Advocates of a single-payer system have long been trying to implement the model in Maine with little success, but said they are hopeful that the steps Vermont officials have recently made to spearhead the effort there can help make it a reality in Maine.
“Our current health care system is complicated, is inefficient, unfair and pretty much broken,” said Julie Pease, president of Maine AllCare, the group behind the measure, which she said will “return our system to one where … our medical profession treats our patients based on their health care needs not on their ability to pay or what kind of insurance they have.”
The bill, sponsored by Democratic Rep. Charlie Priest of Brunswick, aims to create a single-payer health care system in Maine by 2017, as officials are trying to do in Vermont. Beginning in 2017, Vermont will offer a set package of coverage benefits to every resident under the program.
But the idea in Maine faces fierce opposition from insurance companies and questions remain about how the state could afford such an endeavor.
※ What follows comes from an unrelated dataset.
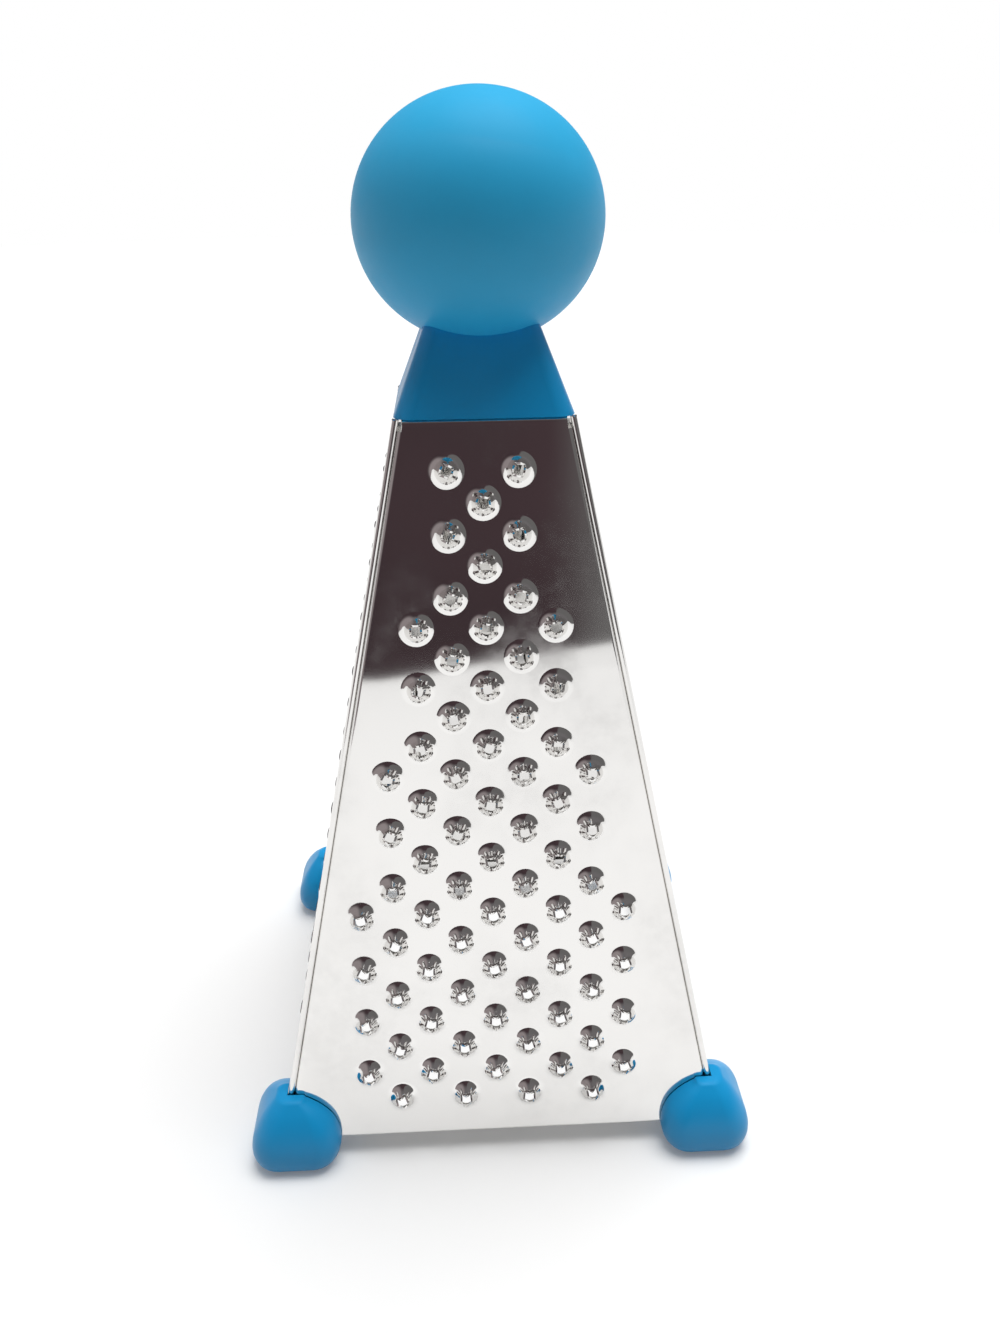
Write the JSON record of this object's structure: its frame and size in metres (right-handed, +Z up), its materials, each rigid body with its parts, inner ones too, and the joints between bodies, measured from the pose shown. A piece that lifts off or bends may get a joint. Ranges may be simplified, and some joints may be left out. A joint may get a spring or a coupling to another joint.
{
  "type": "box grater",
  "caption": "Small four-sided tapered box grater of punched sheet steel on corner feet, with a square collar and a ball knob on top.",
  "frame": {"origin": "centre of the base, on the table under the four feet", "axes": "+Z up through the knob; the burst-tooth face looks along -Y and the slicing face along +X"},
  "size_m": [0.0666, 0.0666, 0.129],
  "materials": {
    "steel": "mirror-polished stainless sheet",
    "plated_steel": "plain plated fastener",
    "blue_plastic": "satin moulded plastic",
    "blue_knob": "matte moulded plastic"
  },
  "bodies": {
    "root": {"front_panel": "steel", "rear_panel": "steel", "left_panel": "steel", "right_panel": "steel", "knob_ball": "blue_knob", "neck_collar": "blue_plastic", "clamp_plate": "plated_steel", "washer": "plated_steel", "knob_screw": "plated_steel", "front_left_foot": "blue_plastic", "front_right_foot": "blue_plastic", "rear_left_foot": "blue_plastic", "rear_right_foot": "blue_plastic"}
  },
  "joints": []
}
Dan Bernier, a lobbyist for the Maine Insurance Agents Association, said that government should focus its limited resources on the poor, elderly and disabled instead of those who can afford coverage.
“It is not the role of government to provide someone like myself, a lawyer and lobbyist, free health insurance,” he told the Insurance and Financial Services Committee on Thursday.
Supporters argue it would ultimately save the state as much as $1 billion down the line by eliminating unnecessary paperwork and administrative costs. The program would be paid for through taxes like people already do for Medicare and Medicaid, they said.
But the state first has to make a commitment to universal health care before every single detail can be worked out, said Joe Lendvai, a Brooklin resident who advocates on behalf of the bill with Maine AllCare.
“Unless we conceptually agree that we need to cover everyone, that every Maine resident deserves access to health care without any barriers, we are not going to succeed,” he said.
But any proposal to raise taxes would likely be rejected by Republican Gov. Paul LePage, who has vowed not to do so while he’s in office and vetoed the state budget last year because it included tax increases.
Democratic Sen. Geoff Gratwick of Bangor acknowledged that it will be tough to pass the measure in this political and economic environment, when budgets are especially tight. But he said that Maine lawmakers have long-understood the serious problems with the current health care system and want a change.
“This is going to happen whether or not we get it now, two years from now, 10 years from now,” he said. “It’s inevitable because our current system is broken,” he said.